Plenty of people have been speculating about the end of the office since the coronavirus spurred a work-from-home revolution. But Brian Gale, vice chair of Cushman & Wakefield of Florida, has been seeing something different.

People have always come to Florida for sunshine and a lack of state income taxes, Gale said during a Bisnow webinar Oct. 20.

“But, my goodness, in the last month or two, it’s like every other day," Gale said. "We get inquiries from tenant rep brokers: ‘I need 5K SF, 10K SF.’ We've seen it up to 60K SF. I've been doing it 27 years and have never seen this amount of activity in South Florida for the office market that we're seeing now.”

830 Brickell

Downtown Development Authority Executive Director Christina Crespi pointed out that Icahn Enterprises, Starwood Capital, Payless Shoes and Blackstone Group have all recently opened offices in Miami or announced plans to, lured in part by incentive packages that her agency helped arrange.

“We've been actively working with firms in the Northeast to come down,” Crespi said. “We've had about, I would say over the last month, 15 to 20 companies per week that we've been speaking to … We are seeing over 50K SF asks where we haven't seen that before. Our sweet spot was more of the middle, 100 and under employees.”

Part of the draw is financial, Gale said.

“If you make a million dollars a year and you live in New York City, you're going to net $535K," Gale said. "You live in Miami, you're going to net $640K. You actually keep over $100K more to live in South Florida. And things are less expensive down here as well. So it really sort of escalates from there, that's just on the income side.”

Justin Oates is vice president at Cain International, a development firm headquartered in London. It is partnering with OKO Group on 830 Brickell, a 57-story Class-A office building with wellness facilities, cafés and a 30th-floor Sky Lobby. Oates said that 830 Brickell will be a best-in-class product that hasn’t existed in Miami, akin to Hudson Yards or One Vanderbilt in New York.

Clockwise from top left: Cain International Vice President Justin Oates, Cushman & Wakefield Vice Chair Brian Gale, Miami Downtown Development Authority Executive Director Christina Crespi and Apollo Bank CEO Eddy Arriola

“You're not going to get, just naming names, JP Morgan or Blackstone or whoever to go to a 1960s, 1970s, 1980s vintage building. You need to have the best-in-class product,” Oates said.

As for fears about climate change, Crespi said the region has strong building codes put in place after Hurricane Andrew in 1992. “I would say that that is all propaganda.” 

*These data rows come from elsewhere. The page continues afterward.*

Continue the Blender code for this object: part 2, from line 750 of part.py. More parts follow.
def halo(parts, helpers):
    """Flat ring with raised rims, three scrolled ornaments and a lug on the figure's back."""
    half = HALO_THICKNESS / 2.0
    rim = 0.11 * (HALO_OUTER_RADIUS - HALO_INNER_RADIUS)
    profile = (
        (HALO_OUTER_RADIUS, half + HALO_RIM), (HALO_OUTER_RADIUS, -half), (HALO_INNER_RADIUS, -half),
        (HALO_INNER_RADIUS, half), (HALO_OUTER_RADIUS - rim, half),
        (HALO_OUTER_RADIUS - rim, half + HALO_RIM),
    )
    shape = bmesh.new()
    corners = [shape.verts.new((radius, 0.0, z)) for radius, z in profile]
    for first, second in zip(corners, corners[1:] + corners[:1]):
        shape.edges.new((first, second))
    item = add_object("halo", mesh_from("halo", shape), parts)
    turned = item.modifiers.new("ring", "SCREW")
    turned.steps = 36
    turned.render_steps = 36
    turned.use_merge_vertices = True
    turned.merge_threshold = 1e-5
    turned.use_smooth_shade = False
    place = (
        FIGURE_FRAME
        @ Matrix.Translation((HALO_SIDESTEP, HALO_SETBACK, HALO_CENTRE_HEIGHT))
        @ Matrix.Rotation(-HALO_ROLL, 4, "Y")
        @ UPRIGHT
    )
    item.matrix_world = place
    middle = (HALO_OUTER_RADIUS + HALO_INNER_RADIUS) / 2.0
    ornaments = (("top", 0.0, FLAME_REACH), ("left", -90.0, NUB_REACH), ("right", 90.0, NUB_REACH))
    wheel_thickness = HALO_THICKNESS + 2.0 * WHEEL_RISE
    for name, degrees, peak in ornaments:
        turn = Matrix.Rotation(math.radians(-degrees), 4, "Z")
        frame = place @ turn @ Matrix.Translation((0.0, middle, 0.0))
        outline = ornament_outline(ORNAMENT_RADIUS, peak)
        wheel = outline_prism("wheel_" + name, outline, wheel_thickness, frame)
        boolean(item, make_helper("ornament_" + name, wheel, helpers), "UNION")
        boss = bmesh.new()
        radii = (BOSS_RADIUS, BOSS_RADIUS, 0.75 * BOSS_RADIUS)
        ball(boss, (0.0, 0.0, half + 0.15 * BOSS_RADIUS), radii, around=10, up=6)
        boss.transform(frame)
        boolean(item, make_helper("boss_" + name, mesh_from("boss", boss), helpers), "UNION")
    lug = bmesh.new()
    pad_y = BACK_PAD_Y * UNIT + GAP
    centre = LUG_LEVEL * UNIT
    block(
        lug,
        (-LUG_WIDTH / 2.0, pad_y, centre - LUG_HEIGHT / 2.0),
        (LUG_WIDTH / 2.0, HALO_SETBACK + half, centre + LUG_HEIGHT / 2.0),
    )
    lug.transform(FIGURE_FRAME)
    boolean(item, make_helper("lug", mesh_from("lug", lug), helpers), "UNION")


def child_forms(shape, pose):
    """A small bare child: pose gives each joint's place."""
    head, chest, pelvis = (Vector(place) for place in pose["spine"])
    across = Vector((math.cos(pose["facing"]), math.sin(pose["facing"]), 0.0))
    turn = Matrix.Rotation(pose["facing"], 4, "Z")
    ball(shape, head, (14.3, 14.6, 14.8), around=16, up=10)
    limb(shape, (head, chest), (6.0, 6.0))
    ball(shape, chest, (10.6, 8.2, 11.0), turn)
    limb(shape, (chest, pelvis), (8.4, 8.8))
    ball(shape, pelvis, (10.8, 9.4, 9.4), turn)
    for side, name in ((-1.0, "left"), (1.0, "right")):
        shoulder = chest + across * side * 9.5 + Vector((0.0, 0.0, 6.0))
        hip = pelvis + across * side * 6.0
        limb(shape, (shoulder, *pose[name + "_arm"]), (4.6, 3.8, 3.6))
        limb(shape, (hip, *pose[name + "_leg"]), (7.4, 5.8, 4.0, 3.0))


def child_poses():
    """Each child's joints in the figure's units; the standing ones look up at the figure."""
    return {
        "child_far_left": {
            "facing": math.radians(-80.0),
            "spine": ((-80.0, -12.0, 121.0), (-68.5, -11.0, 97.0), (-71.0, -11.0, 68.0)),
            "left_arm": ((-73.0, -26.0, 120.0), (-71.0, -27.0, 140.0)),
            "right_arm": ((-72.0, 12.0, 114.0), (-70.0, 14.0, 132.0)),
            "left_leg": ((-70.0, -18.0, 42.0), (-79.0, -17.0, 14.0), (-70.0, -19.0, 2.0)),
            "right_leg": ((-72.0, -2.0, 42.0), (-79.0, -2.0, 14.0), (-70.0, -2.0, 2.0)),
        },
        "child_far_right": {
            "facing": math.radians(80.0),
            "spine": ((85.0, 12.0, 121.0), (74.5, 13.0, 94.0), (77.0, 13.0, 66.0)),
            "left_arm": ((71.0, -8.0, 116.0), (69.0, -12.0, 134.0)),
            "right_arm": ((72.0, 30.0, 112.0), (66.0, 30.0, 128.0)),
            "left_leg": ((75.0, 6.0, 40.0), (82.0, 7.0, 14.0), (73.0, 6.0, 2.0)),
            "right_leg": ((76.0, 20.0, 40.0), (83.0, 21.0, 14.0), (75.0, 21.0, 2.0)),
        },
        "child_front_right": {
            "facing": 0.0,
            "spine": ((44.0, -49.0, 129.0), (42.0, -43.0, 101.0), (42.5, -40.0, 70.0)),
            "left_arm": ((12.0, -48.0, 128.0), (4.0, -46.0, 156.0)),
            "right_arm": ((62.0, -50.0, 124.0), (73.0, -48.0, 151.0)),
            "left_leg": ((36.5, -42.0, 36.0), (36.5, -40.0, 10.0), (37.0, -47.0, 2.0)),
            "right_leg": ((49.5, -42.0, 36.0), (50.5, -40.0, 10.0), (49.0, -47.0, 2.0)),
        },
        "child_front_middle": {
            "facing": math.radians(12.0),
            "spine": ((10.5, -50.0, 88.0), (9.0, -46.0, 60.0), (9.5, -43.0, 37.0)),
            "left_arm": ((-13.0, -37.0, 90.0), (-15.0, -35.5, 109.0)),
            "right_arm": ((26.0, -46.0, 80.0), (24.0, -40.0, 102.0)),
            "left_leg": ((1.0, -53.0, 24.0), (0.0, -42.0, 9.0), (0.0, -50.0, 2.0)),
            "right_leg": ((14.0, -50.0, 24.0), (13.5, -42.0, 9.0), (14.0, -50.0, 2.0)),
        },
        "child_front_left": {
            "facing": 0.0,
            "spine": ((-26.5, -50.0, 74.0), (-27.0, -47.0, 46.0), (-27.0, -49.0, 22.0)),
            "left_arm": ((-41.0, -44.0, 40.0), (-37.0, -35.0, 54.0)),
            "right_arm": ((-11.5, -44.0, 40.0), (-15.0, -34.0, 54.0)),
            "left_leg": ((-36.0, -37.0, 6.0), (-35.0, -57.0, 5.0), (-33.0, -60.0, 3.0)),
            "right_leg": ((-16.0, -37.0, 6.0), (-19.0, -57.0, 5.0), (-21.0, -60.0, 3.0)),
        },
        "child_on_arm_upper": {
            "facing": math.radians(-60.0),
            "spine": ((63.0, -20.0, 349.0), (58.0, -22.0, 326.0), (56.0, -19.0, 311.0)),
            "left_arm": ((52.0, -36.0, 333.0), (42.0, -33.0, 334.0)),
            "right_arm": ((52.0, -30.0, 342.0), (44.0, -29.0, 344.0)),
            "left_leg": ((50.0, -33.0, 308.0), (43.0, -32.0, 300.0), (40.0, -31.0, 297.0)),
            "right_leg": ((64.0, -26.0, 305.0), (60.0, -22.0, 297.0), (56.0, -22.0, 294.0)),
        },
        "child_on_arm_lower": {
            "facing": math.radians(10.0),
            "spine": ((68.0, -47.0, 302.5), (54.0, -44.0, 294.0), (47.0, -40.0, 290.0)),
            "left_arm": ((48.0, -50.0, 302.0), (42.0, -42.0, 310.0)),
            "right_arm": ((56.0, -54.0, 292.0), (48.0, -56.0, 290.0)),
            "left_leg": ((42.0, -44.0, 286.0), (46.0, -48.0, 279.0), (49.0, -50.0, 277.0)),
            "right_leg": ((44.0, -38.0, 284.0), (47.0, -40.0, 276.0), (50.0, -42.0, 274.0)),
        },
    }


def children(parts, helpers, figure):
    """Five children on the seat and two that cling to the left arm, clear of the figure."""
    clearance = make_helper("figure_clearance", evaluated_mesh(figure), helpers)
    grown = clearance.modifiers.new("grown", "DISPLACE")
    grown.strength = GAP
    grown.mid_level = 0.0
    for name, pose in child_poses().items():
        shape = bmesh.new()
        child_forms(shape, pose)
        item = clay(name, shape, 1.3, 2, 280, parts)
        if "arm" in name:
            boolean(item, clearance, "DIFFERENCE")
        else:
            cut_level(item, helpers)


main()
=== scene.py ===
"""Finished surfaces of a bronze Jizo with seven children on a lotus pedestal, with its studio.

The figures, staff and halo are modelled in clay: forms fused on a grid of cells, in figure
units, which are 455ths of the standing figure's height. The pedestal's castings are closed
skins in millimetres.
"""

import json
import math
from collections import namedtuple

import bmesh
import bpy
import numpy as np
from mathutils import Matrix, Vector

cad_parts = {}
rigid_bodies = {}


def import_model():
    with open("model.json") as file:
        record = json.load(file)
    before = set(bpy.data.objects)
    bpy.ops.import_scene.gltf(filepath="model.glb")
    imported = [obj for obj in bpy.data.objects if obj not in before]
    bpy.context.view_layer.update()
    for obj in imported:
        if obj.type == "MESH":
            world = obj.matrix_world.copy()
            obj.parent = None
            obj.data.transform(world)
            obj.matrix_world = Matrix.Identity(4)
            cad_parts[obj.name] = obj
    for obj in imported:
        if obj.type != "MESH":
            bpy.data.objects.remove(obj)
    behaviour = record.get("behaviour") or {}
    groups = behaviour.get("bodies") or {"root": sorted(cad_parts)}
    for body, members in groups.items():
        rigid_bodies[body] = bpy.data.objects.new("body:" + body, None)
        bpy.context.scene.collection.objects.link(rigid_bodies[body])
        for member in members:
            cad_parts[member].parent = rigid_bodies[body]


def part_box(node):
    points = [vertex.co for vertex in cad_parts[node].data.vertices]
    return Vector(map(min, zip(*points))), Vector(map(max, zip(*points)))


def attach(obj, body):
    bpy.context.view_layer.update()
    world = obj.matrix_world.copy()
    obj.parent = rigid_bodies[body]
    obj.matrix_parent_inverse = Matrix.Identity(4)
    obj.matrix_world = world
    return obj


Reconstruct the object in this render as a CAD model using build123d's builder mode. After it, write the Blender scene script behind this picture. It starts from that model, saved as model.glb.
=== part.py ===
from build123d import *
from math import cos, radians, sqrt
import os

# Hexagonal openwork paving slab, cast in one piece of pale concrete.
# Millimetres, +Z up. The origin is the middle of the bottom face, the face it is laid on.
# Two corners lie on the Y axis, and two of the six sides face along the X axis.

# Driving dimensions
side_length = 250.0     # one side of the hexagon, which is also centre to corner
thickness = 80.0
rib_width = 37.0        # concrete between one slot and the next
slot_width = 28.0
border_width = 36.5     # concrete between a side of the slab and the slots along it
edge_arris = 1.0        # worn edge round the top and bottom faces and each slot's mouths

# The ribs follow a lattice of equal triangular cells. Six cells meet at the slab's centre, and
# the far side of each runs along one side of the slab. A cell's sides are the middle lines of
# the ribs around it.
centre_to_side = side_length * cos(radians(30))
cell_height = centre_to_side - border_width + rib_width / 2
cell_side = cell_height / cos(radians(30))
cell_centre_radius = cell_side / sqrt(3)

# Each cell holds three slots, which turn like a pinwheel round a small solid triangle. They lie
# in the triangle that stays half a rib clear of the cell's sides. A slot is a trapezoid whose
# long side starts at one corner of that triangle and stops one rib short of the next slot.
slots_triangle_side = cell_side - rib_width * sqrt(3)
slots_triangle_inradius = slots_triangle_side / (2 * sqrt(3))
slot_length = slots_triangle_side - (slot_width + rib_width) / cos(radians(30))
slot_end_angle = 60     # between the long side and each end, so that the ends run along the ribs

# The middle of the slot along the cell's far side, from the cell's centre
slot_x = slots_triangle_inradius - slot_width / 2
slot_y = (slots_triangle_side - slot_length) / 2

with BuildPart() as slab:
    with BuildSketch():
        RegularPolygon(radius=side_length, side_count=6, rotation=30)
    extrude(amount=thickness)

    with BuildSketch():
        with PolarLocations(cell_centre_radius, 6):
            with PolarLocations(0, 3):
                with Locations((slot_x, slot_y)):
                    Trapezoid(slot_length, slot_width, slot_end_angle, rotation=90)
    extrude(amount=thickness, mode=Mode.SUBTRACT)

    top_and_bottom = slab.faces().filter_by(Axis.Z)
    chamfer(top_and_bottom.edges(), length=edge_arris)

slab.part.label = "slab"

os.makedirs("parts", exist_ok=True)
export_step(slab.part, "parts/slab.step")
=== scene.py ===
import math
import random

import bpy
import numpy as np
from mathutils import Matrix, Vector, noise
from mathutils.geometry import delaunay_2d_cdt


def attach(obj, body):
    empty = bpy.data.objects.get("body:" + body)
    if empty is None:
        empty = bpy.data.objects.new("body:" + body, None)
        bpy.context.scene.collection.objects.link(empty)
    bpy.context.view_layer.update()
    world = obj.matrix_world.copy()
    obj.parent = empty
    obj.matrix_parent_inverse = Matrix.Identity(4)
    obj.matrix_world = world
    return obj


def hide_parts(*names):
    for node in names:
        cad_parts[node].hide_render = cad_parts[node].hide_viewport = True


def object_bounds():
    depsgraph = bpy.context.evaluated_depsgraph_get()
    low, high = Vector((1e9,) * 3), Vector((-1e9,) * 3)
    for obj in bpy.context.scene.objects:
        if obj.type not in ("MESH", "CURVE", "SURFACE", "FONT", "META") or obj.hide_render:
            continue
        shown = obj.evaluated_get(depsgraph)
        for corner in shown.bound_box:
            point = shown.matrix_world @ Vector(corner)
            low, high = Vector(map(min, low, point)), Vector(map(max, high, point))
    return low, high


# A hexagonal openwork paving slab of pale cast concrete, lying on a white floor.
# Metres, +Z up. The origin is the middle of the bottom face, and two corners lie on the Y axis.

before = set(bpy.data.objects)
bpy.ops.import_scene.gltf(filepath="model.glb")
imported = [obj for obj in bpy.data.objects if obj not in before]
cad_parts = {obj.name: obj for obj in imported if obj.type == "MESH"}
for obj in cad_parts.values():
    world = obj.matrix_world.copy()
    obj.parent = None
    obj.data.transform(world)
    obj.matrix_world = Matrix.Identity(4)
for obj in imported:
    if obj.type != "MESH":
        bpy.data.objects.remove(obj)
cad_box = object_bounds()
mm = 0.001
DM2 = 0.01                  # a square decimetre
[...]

Oates said Cain chose to move forward here despite climate-associated risks because the problem is not unique to South Florida. He said that the problem should be tackled with more public-private partnerships combining technology and infrastructure.

“I was in New York during Hurricane Sandy, and we had several office buildings in lower Manhattan that were flooded and it was a multimillion-dollar cost to move building infrastructure from the basement to the mezzanine floors," Oates said. "Miami is already ahead of that, in terms of how buildings are built.”

Gale said that Miami is attractive not only to Americans fleeing cold, high-tax states, but also foreigners. “We always say when Latin America is not doing well, we get a lot of flight capital here to Miami," Gale said. "When Latin America is doing really well, we get a lot of disposable income here in Miami. The money never stops coming.”

Newmark's South Florida office market report for Q3 found that in Miami, the third quarter saw over 424K SF of supply returned to the market. 

"The office sector saw its largest quarterly correction since 2009. Year-to-date, Miami-Dade County recorded over 391K SF of negative absorption," it said.

However, the report noted, most of the vacancies came from small tenants, and owners have yet to decrease rents. The average asking rent in the sector is $38.53 per SF.

"Construction completion of new Class-A inventory push the averages upward," Newmark writes.